KOTA KINABALU: Gabungan Rakyat Sabah (GRS) Backbencher Chairman Datuk Seri Dr Salleh Said Keruak has called for official registration of GRS to avoid clash of allies in future elections.
He said the recent Malacca State Election showed the need for GRS political leaders to act now to strengthen the direction of this loose coalition.
“The question now is how would the main allies in GRS, namely Perikatan Nasional (PN) and Barisan Nasional (BN), avoid clashes as seen in the Melaka state elections.
“The political situation in Sabah is different from that of Peninsular Malaysia and we cannot ignore this matter,” he said in his latest Facebook posting.
The former Chief Minister said that the GRS coalition was effective because it involved the cooperation of national and local parties with a clear structure and where everyone had important roles.
Salleh said the issue of Barisan Nasional having gone solo in the recent Melaka polls and questioned if this was going to be the case in the next general election (GE15), including in Sabah.
Salleh urged GRS leaders to get to work together in addressing the issue, and discuss the actions they need to take to empower the coalition.
“There will, of course, be differences of opinion, but for the future of Sabah I believe it is important to discuss this matter now in an open, sensible and constructive manner.” he said.
Therefore, Salleh said the coalition should prioritize the registration of GRS as an official political coalition.
“GRS leaders need to talk it out to realize this objective. GRS may consider opening up membership directly to other parties becoming members of the GRS coalition party as well as individuals who wish to become regular GRS members.

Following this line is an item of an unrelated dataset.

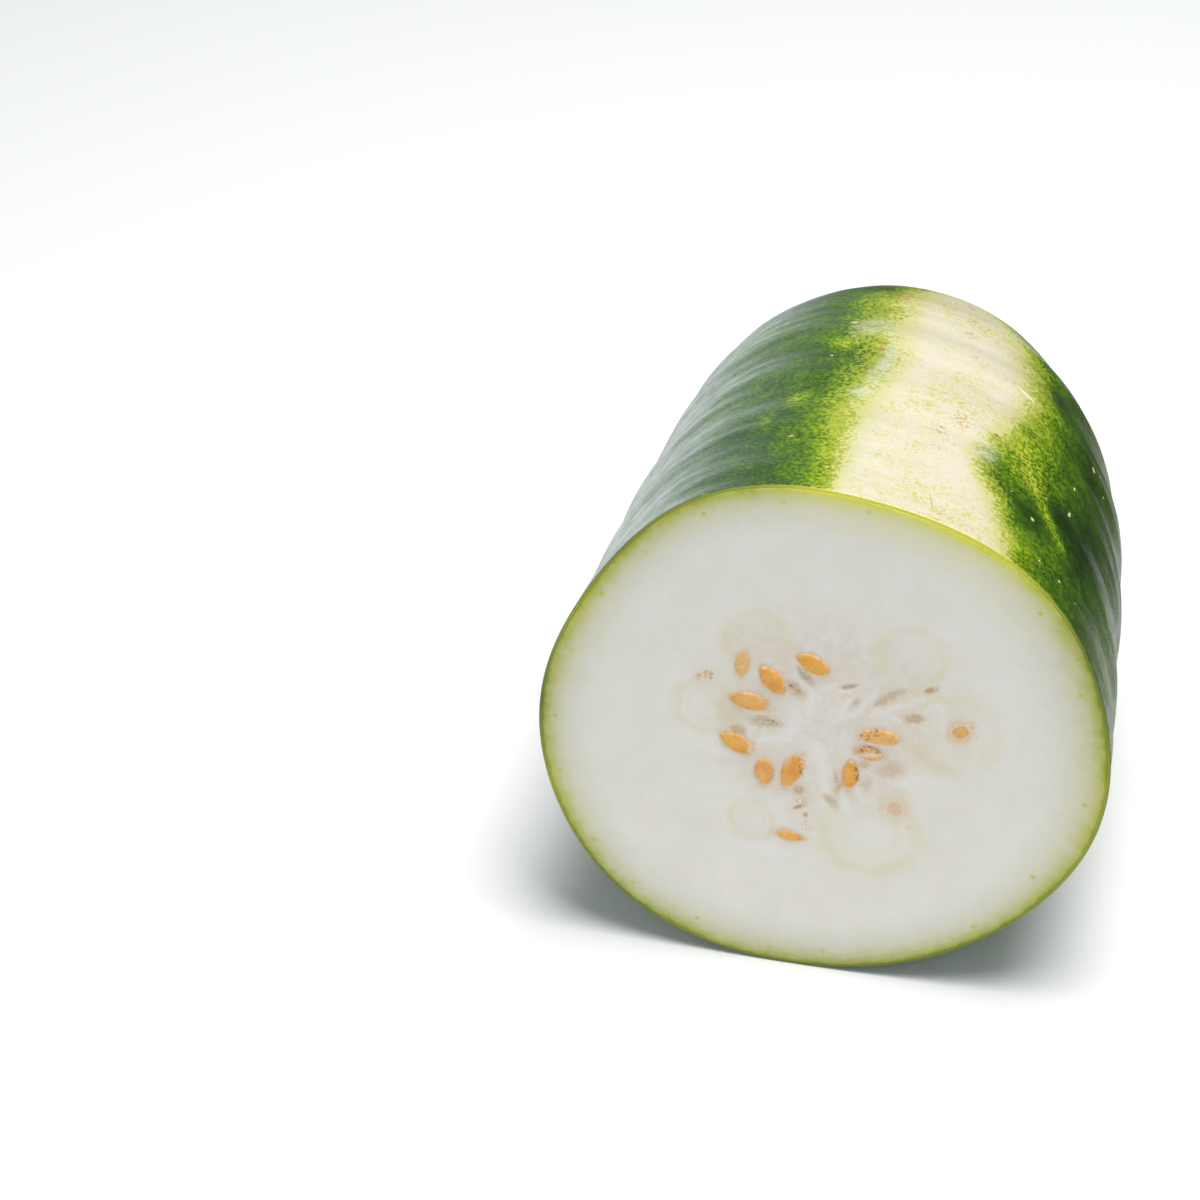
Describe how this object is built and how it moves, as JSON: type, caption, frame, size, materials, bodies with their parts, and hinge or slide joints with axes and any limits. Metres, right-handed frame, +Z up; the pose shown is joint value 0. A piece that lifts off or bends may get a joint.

“We must make sure the public is no longer confused about GRS. GRS remains focused on fulfilling its responsibilities to the people of Sabah. We need to develop the state’s economy, create jobs and prepare the younger generation as the future leaders of Sabah,” he added.
Salleh said he had already presented his views about the matter to the top leadership of GRS.
“There will be differences of opinion, but for the future of Sabah I believe it is important to now discuss this in an open, sensible and constructive manner.
“The state of Sabah is blessed with a wealth of nature and multi-racial people who are known for their tolerance. Sabah has been around as an entity for the past 140 years, since 1 November 1881. To move Sabah forward, GRS needs to set aside polemical politics,” he said.